Among the essays covering fascinating topics of the period are Hammond's "The

Creation of a Roman Festival: Barberini Celebrations for Christina of Sweden"

and Olszewski's "Decorating The Palace: Cardinal Pietro Ottoboni (1667-1740)

in the Cancelleria."

Published for the Bard Graduate Center for Studies in the Decorative Arts by

Yale University Press, Life and the Arts in the Baroque Palaces of Rome:

Ambiente Barocco, edited by Stefanie Walker and Frederick Hammond, is a

companion publication to the exhibition, offering both important essays in the

field and a catalogue of the objects in the show. Softbound catalogues can be

purchased from the Center for $40; call 212/501-3000 for information. The

hardbound edition can be ordered for $70 from Yale University Press,

800/987-7323.

Stefanie Walker is particularly to be congratulated for her success in

securing loans for this exhibition from Italian museums, many of which were

previously unaware of the existence of the Bard Center. The Barberi harp, for

example, had never before left the dusty galleries of Rome's obscure Museo

Nazionale degli Strumenti Musicali, but Walker found an ally in Claudio

Strinati, Soprintendente dei Beni Artistici e Storici di Roma, who "was

extremely supportive and interested in this project and helped with a number

of loans," she said.

The presence in the show of other objects loaned by private collectors or

antiques dealers reminds the viewer that, however pricey, objects like these

are still bought and sold in the antiques marketplace.

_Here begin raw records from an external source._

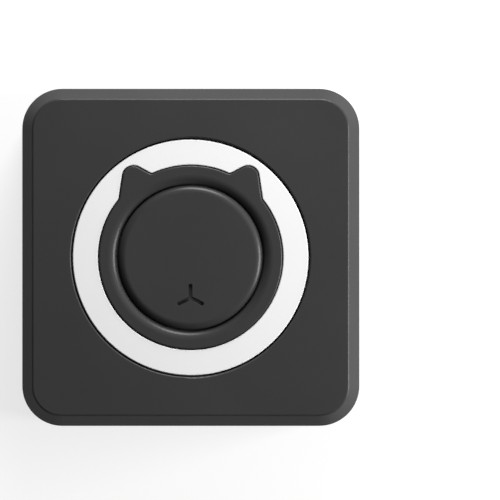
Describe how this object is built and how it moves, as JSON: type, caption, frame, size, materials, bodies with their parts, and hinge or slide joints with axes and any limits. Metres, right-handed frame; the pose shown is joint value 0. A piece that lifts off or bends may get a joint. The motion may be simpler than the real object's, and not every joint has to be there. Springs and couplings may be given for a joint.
{
  "type": "mini sticker printer",
  "caption": "Square pocket thermal printer with a hinged front cover, pale eared ring, roll bay, sprung print head, geared platen, latch, power key and charging socket.",
  "frame": {"origin": "under the middle of the body, on the plane that the rubber feet stand on", "axes": "+X to the right and +Y up over the front face, +Z from the desk to the front face"},
  "size_m": [0.084, 0.084, 0.041],
  "materials": {
    "case_black": "matt moulded plastic with a fine grain",
    "cover_black": "matt moulded plastic with a fine grain",
    "ring_white": "satin white plastic",
    "disc_black": "matt moulded plastic",
    "key_black": "satin moulded plastic",
    "tray_black": "moulded plastic",
    "frame_grey": "glass filled plastic",
    "foot_rubber": "matt rubber",
    "platen_rubber": "ground rubber",
    "screw_steel": "zinc plated steel",
    "shaft_steel": "ground steel",
    "spring_steel": "spring wire",
    "gear_white": "natural acetal",
    "brass": "turned brass",
    "motor_zinc": "plated steel can",
    "head_aluminium": "bare aluminium",
    "head_ceramic": "white alumina with a glaze line",
    "head_resin": "dark resin",
    "flex_amber": "amber film",
    "bush_black": "acetal",
    "board_green": "green solder mask",
    "chip_black": "moulded chip",
    "shield_tin": "tinned steel",
    "capacitor_tan": "ceramic body",
    "plug_white": "nylon",
    "port_steel": "plated steel",
    "light_clear": "clear plastic",
    "led_white": "clear resin",
    "cell_silver": "foil pouch",
    "lead_red": "vinyl insulation",
    "lead_black": "vinyl insulation",
    "ribbon_grey": "vinyl ribbon",
    "sensor_black": "dark resin"
  },
  "bodies": {
    "base": {"rear_case": "case_black", "rubber_feet": "foot_rubber", "case_screws": "screw_steel", "hinge_pins": "shaft_steel", "paper_tray": "tray_black", "mech_frame": "frame_grey", "mech_screws": "screw_steel", "head_springs": "spring_steel", "head_flex": "flex_amber", "head_pivot_shaft": "shaft_steel", "paper_sensor": "sensor_black", "idler_stud": "shaft_steel", "motor_body": "motor_zinc", "motor_screws": "screw_steel", "motor_leads": "lead_red", "tact_switch": "chip_black", "usb_shell": "port_steel", "usb_tongue": "chip_black", "status_led": "led_white", "light_window": "light_clear", "main_board": "board_green", "io_board": "board_green", "board_screws": "screw_steel", "board_chips": "chip_black", "rf_shield": "shield_tin", "board_capacitors": "capacitor_tan", "board_connectors": "plug_white", "io_ribbon": "ribbon_grey", "battery_cell": "cell_silver", "battery_lead_red": "lead_red", "battery_lead_black": "lead_black", "battery_plug": "plug_white"},
    "cover": {"cover_shell": "cover_black", "front_ring": "ring_white", "face_disc": "disc_black", "platen_bracket": "tray_black", "cover_screws": "screw_steel", "tear_bar": "shaft_steel", "latch_hook": "tray_black", "platen_bushes": "bush_black"},
    "platen": {"platen_shaft": "shaft_steel", "platen_rubber": "platen_rubber", "platen_gear": "gear_white"},
    "idler": {"idler_gear": "gear_white"},
    "motor_rotor": {"motor_pinion": "brass", "motor_shaft": "shaft_steel"},
    "print_head": {"head_heatsink": "head_aluminium", "head_substrate": "head_ceramic", "head_driver": "head_resin"},
    "power_key": {"power_button": "key_black", "tact_plunger": "plug_white"},
    "release_key": {"release_button": "key_black"}
  },
  "joints": [
    {"name": "cover_hinge", "type": "hinge", "parent": "base", "child": "cover", "pos_m": [0, -0.0365, 0.0308], "axis": [1, 0, 0], "range_deg": [0, 90], "deforming": ["latch_hook"]},
    {"name": "platen_spin", "type": "hinge", "parent": "cover", "child": "platen", "pos_m": [0, 0.033, 0.028], "axis": [1, 0, 0], "continuous": true},
    {"name": "idler_spin", "type": "hinge", "parent": "base", "child": "idler", "pos_m": [0, 0.03038, 0.0208], "axis": [1, 0, 0], "continuous": true},
    {"name": "motor_spin", "type": "hinge", "parent": "base", "child": "motor_rotor", "pos_m": [0, 0.02329, 0.01485], "axis": [1, 0, 0], "continuous": true},
    {"name": "head_pivot", "type": "hinge", "parent": "base", "child": "print_head", "pos_m": [0, 0.0205, 0.02191], "axis": [-1, 0, 0], "range_deg": [0, 2.5], "stiffness_Nm_per_rad": 0.06, "springref_deg": -5.73, "deforming": ["head_springs", "head_flex"]},
    {"name": "power_press", "type": "slide", "parent": "base", "child": "power_key", "axis": [-1, 0, 0], "range_m": [0, 0.0004], "stiffness_N_per_m": 250, "springref_m": -0.0004},
    {"name": "release_press", "type": "slide", "parent": "base", "child": "release_key", "axis": [1, 0, 0], "range_m": [0, 0.0015], "stiffness_N_per_m": 150, "springref_m": -0.0005}
  ],
  "couplings": [
    {"joint": "idler_spin", "follows": "platen_spin", "ratio": -1.7143},
    {"joint": "motor_spin", "follows": "platen_spin", "ratio": 3.9184}
  ]
}
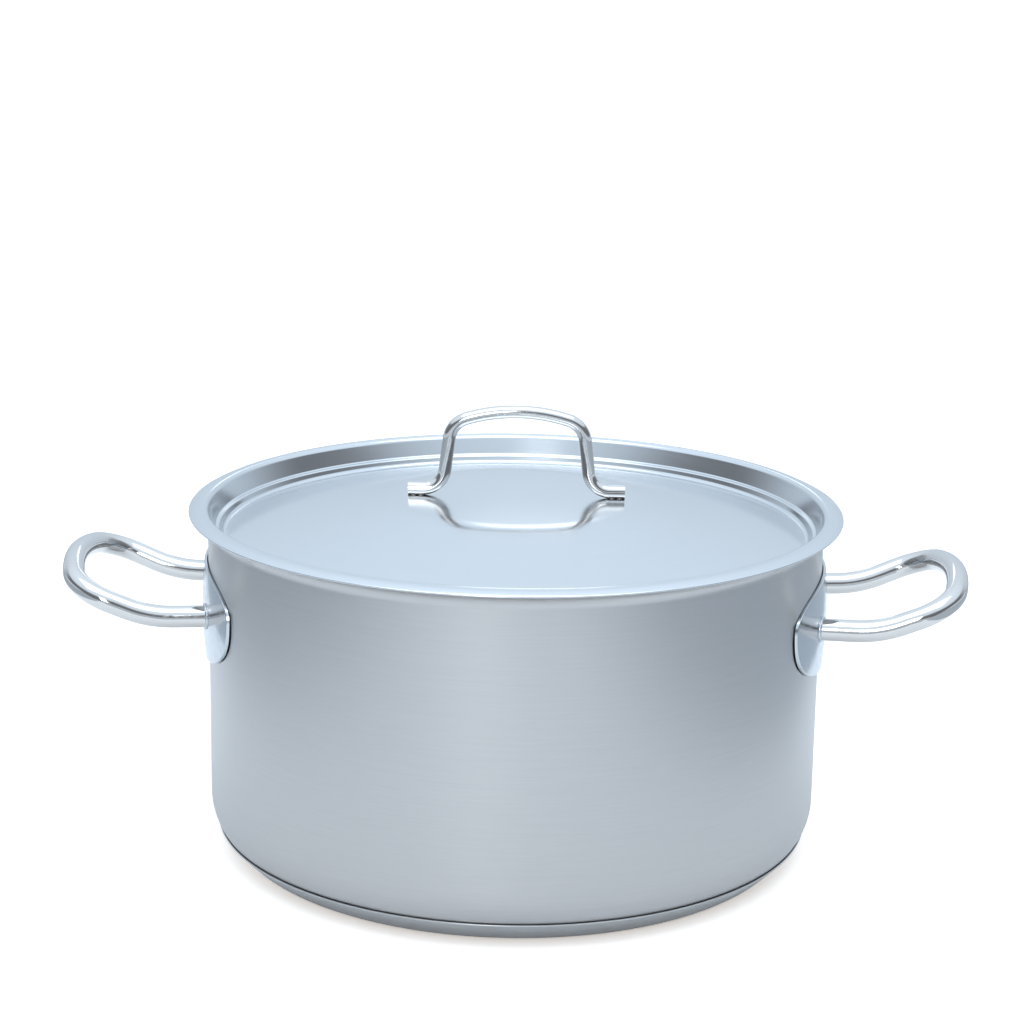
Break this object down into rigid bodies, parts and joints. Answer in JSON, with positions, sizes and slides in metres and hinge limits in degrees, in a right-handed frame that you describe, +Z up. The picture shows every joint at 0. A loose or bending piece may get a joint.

After closing at the Bard Center on June 13, the exhibition travels to the

spacious marble halls of the Nelson-Atkins Museum of Art in Kansas City for a

July 21-October 3 run. The Missouri museum is home to the notable Spencer

Collection of European Decorative Arts, which makes it a natural venue.

Says Walker, "Obviously they'll have more space, but the massing of objects

and images in our smaller area is not so antithetical to a Baroque setting."

In the final analysis, the artistic history of Rome in the Baroque period

demonstrates what happens when keeping up with the Joneses -- or the

Barberinis, in this case -- runs riot.